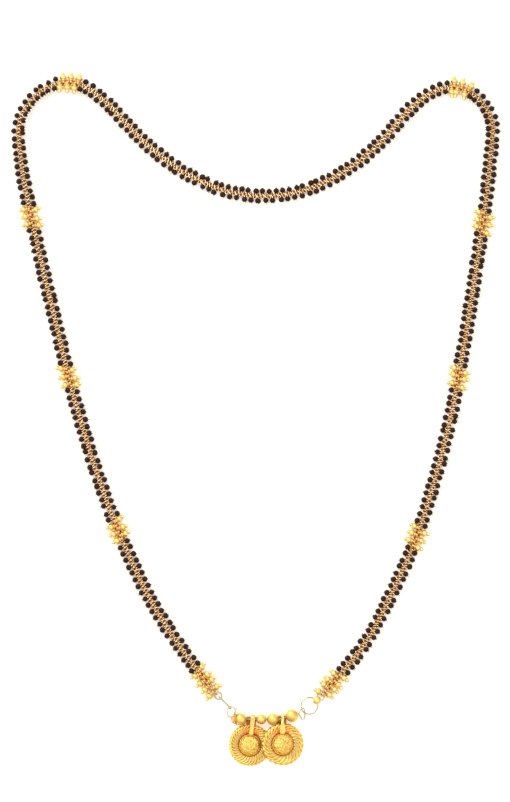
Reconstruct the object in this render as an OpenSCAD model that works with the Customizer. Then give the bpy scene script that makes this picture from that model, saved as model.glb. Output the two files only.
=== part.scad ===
// A long necklace of black beads and gold, lying flat on a table.
// Two rows of black glass beads run on either side of a gold wire braid.
// Clusters of gold beads break the rows, and two gold cups in coiled wire
// frames hang from a short wire that closes the loop at the front.
// Lengths are in millimetres. The table is z = 0, and +Y points to the back of the neck.

/* [Chain] */
// Width of the loop at its shoulders, between the chain's middles
loop_w = 189; // [180:0.5:200]
// Length of the loop from the chain's two ends to its shoulders, along +Y
loop_l = 242; // [230:0.5:255]
// Distance between neighbouring beads of one row, along the chain
pair_pitch = 2.86; // [2.6:0.01:3.6]
// Diameter of a black glass bead
black_bead_d = 2.3; // [1.6:0.1:2.4]
// Diameter of the thread that joins the black beads of one row
thread_d = 0.6; // [0.3:0.1:1.2]
// Width of the gold braid as if it bulged towards a pin on both sides
braid_w = 1.2; // [0.8:0.1:2]
// Width of the gold braid as if it had no bulge on either side
braid_waist_w = 0.8; // [0.5:0.1:1.2]
// Height of the gold braid
braid_h = 1.5; // [0.8:0.1:2]
// Free space between pieces that lie side by side
piece_gap = 0.15; // [0.1:0.05:0.3]
// Play between two wires that hold each other
link_play = 0.25; // [0.15:0.05:0.35]

/* [Gold clusters] */
// Width of a gold cluster bead, along the chain
gold_bead_w = 1.9; // [1.2:0.1:2.2]
// Length of a gold cluster bead, across the chain
gold_bead_l = 2.4; // [1.6:0.1:3]
// Diameter of the ball that closes the end of a cluster pin
tip_ball_d = 1.1; // [0.7:0.1:1.6]
// Diameter of a cluster pin
pin_d = 0.45; // [0.3:0.05:0.8]
// Length of pin that shows beyond its tip ball
pin_end_l = 0.5; // [0.2:0.1:1.5]

/* [Wire and rings] */
// Thickness of the wire of the rings and links
ring_wire_d = 0.5; // [0.4:0.05:0.6]
// Diameter of the large ring, outside
large_ring_d = 7.1; // [6.5:0.1:8]
// Diameter of the two small rings, outside
small_ring_d = 3.3; // [3.1:0.1:4]
// Length of the long link, outside
long_link_l = 7; // [6.6:0.1:7.6]
// Height of the long link, outside
long_link_h = 2.5; // [2.3:0.1:3]
// Diameter of the small ball at the end of the long link
link_ball_d = 1.3; // [0.9:0.1:1.6]
// Length of the ball link, outside
ball_link_l = 3.1; // [2.9:0.1:3.6]
// Height of the ball link, outside
ball_link_h = 2.1; // [1.9:0.1:2.5]
// Diameter of the ball on the ball link
ball_link_d = 3.2; // [2.6:0.1:3.8]
// Diameter of the eyes at the two ends of the chain, outside
end_eye_d = 2.2; // [1.9:0.1:2.3]
// Diameter of the stems of those eyes
end_stem_d = 1; // [0.6:0.1:1.2]
// Thickness of the wire that carries the hollow beads
carrier_wire_d = 0.5; // [0.4:0.05:0.6]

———

* What the exercise asks
All of the lines above need to be given again exactly.

* Output for this task
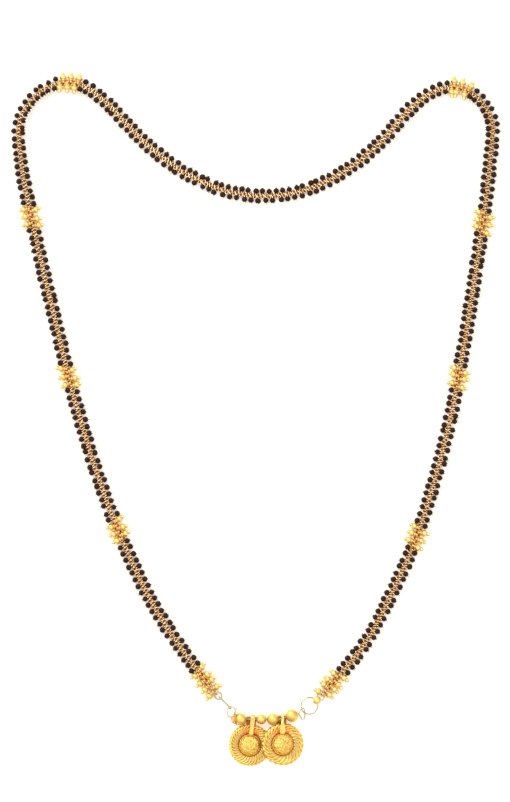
Reconstruct the object in this render as an OpenSCAD model that works with the Customizer. Then give the bpy scene script that makes this picture from that model, saved as model.glb. Output the two files only.
=== part.scad ===
// A long necklace of black beads and gold, lying flat on a table.
// Two rows of black glass beads run on either side of a gold wire braid.
// Clusters of gold beads break the rows, and two gold cups in coiled wire
// frames hang from a short wire that closes the loop at the front.
// Lengths are in millimetres. The table is z = 0, and +Y points to the back of the neck.

/* [Chain] */
// Width of the loop at its shoulders, between the chain's middles
loop_w = 189; // [180:0.5:200]
// Length of the loop from the chain's two ends to its shoulders, along +Y
loop_l = 242; // [230:0.5:255]
// Distance between neighbouring beads of one row, along the chain
pair_pitch = 2.86; // [2.6:0.01:3.6]
// Diameter of a black glass bead
black_bead_d = 2.3; // [1.6:0.1:2.4]
// Diameter of the thread that joins the black beads of one row
thread_d = 0.6; // [0.3:0.1:1.2]
// Width of the gold braid as if it bulged towards a pin on both sides
braid_w = 1.2; // [0.8:0.1:2]
// Width of the gold braid as if it had no bulge on either side
braid_waist_w = 0.8; // [0.5:0.1:1.2]
// Height of the gold braid
braid_h = 1.5; // [0.8:0.1:2]
// Free space between pieces that lie side by side
piece_gap = 0.15; // [0.1:0.05:0.3]
// Play between two wires that hold each other
link_play = 0.25; // [0.15:0.05:0.35]

/* [Gold clusters] */
// Width of a gold cluster bead, along the chain
gold_bead_w = 1.9; // [1.2:0.1:2.2]
// Length of a gold cluster bead, across the chain
gold_bead_l = 2.4; // [1.6:0.1:3]
// Diameter of the ball that closes the end of a cluster pin
tip_ball_d = 1.1; // [0.7:0.1:1.6]
// Diameter of a cluster pin
pin_d = 0.45; // [0.3:0.05:0.8]
// Length of pin that shows beyond its tip ball
pin_end_l = 0.5; // [0.2:0.1:1.5]

/* [Wire and rings] */
// Thickness of the wire of the rings and links
ring_wire_d = 0.5; // [0.4:0.05:0.6]
// Diameter of the large ring, outside
large_ring_d = 7.1; // [6.5:0.1:8]
// Diameter of the two small rings, outside
small_ring_d = 3.3; // [3.1:0.1:4]
// Length of the long link, outside
long_link_l = 7; // [6.6:0.1:7.6]
// Height of the long link, outside
long_link_h = 2.5; // [2.3:0.1:3]
// Diameter of the small ball at the end of the long link
link_ball_d = 1.3; // [0.9:0.1:1.6]
// Length of the ball link, outside
ball_link_l = 3.1; // [2.9:0.1:3.6]
// Height of the ball link, outside
ball_link_h = 2.1; // [1.9:0.1:2.5]
// Diameter of the ball on the ball link
ball_link_d = 3.2; // [2.6:0.1:3.8]
// Diameter of the eyes at the two ends of the chain, outside
end_eye_d = 2.2; // [1.9:0.1:2.3]
// Diameter of the stems of those eyes
end_stem_d = 1; // [0.6:0.1:1.2]
// Thickness of the wire that carries the hollow beads
carrier_wire_d = 0.5; // [0.4:0.05:0.6]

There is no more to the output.